Provided material:

:::::

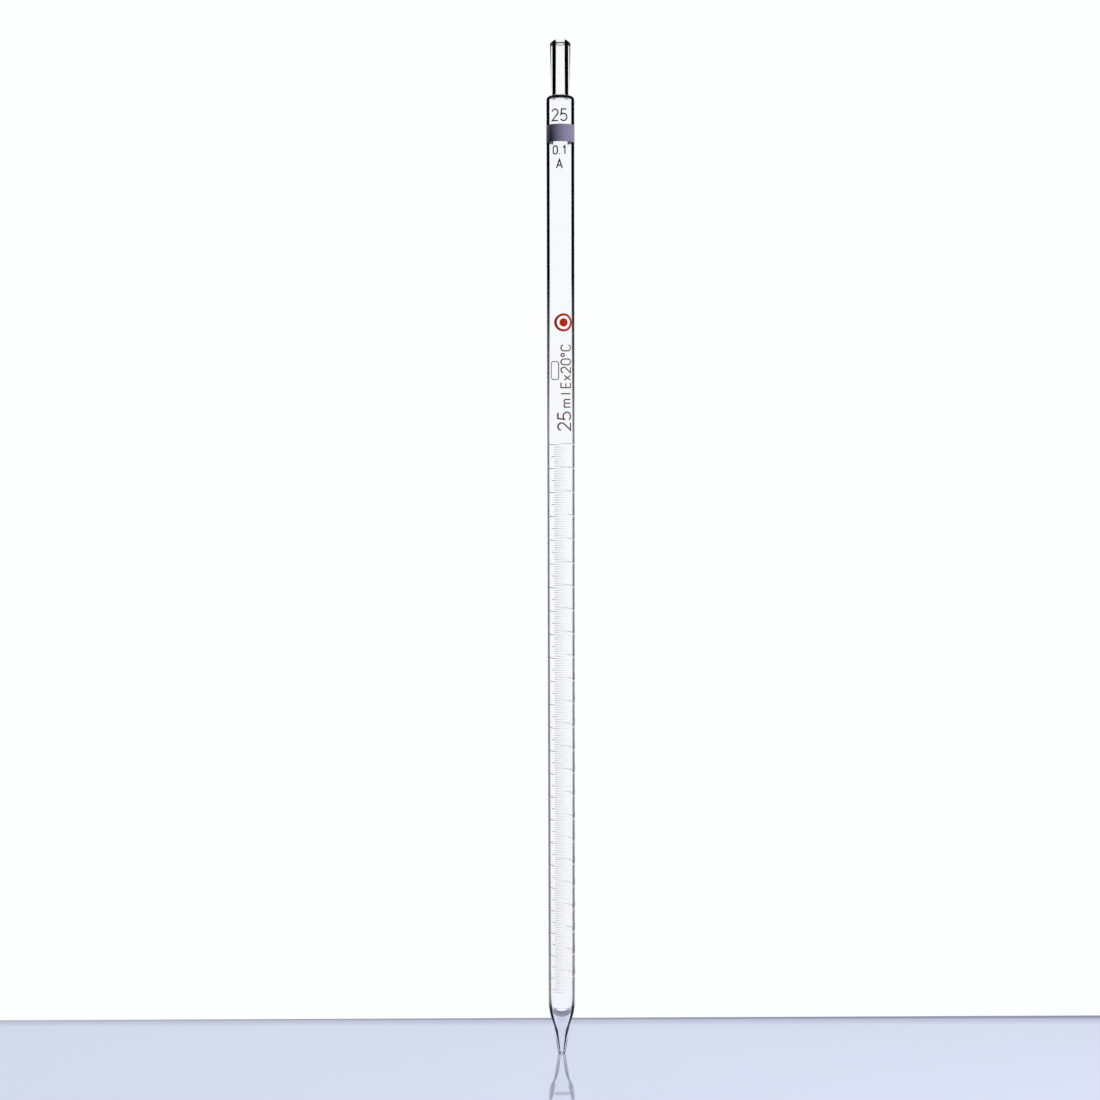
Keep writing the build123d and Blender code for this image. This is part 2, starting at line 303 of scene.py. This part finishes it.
def add_node(tree, kind, settings=None, links=None):
    """Adds a node, sets its properties and inputs, and links its inputs from other sockets."""
    node = tree.nodes.new(kind)
    for key, value in (settings or {}).items():
        if isinstance(key, int) or key in node.inputs:
            node.inputs[key].default_value = value
        else:
            setattr(node, key, value)
    for key, socket in (links or {}).items():
        tree.links.new(socket, node.inputs[key])
    return node


def new_material(name):
    """An empty material and its node tree."""
    material = bpy.data.materials.new(name)
    material.use_nodes = True
    material.node_tree.nodes.clear()
    return material, material.node_tree


def deselect_all():
    """Leaves edit mode and drops the selection."""
    if bpy.context.mode != "OBJECT":
        bpy.ops.object.mode_set(mode="OBJECT")
    bpy.ops.object.select_all(action="DESELECT")


def finish_piece(piece, name, material):
    """Names the piece, puts its place in its mesh and gives it its material."""
    piece.name = name
    piece.data.name = name
    deselect_all()
    piece.select_set(True)
    bpy.context.view_layer.objects.active = piece
    bpy.ops.object.transform_apply(location=True, rotation=True, scale=True)
    piece.data.materials.clear()
    piece.data.materials.append(material)


def arc(centre, radius, start, turn, steps):
    """Points along part of a circle in the (radius, height) plane, without its first point."""
    points = []
    for i in range(1, steps + 1):
        a = math.radians(start + turn * i / steps)
        points.append((centre[0] + radius * math.cos(a), centre[1] + radius * math.sin(a)))
    return points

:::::

Exercise aim: Exactly repeat the lines above, from the opening line through the one with "return material, material.node_tree", and include nothing else.

Output below:
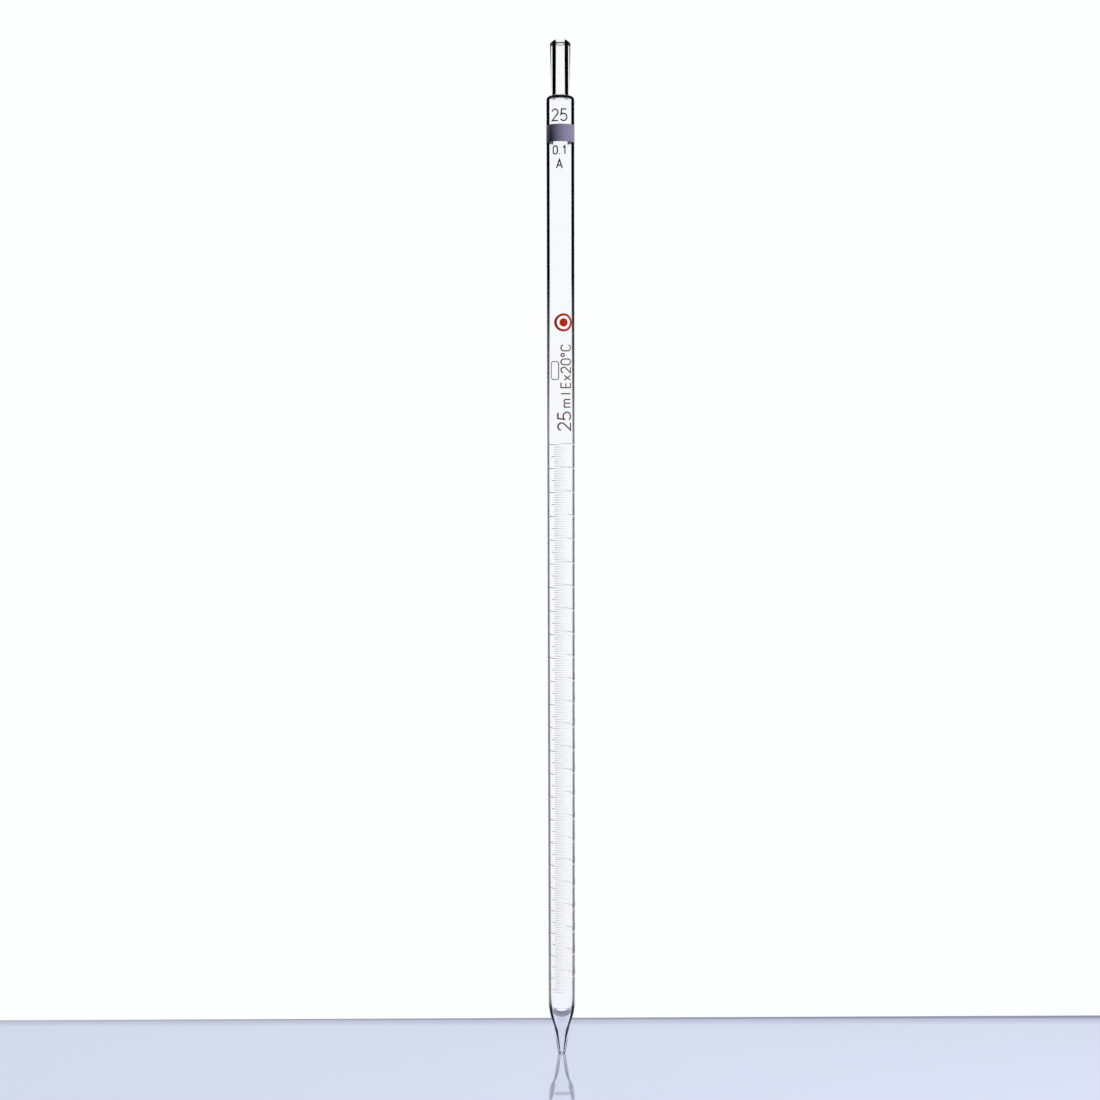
Keep writing the build123d and Blender code for this image. This is part 2, starting at line 303 of scene.py. This part finishes it.
def add_node(tree, kind, settings=None, links=None):
    """Adds a node, sets its properties and inputs, and links its inputs from other sockets."""
    node = tree.nodes.new(kind)
    for key, value in (settings or {}).items():
        if isinstance(key, int) or key in node.inputs:
            node.inputs[key].default_value = value
        else:
            setattr(node, key, value)
    for key, socket in (links or {}).items():
        tree.links.new(socket, node.inputs[key])
    return node


def new_material(name):
    """An empty material and its node tree."""
    material = bpy.data.materials.new(name)
    material.use_nodes = True
    material.node_tree.nodes.clear()
    return material, material.node_tree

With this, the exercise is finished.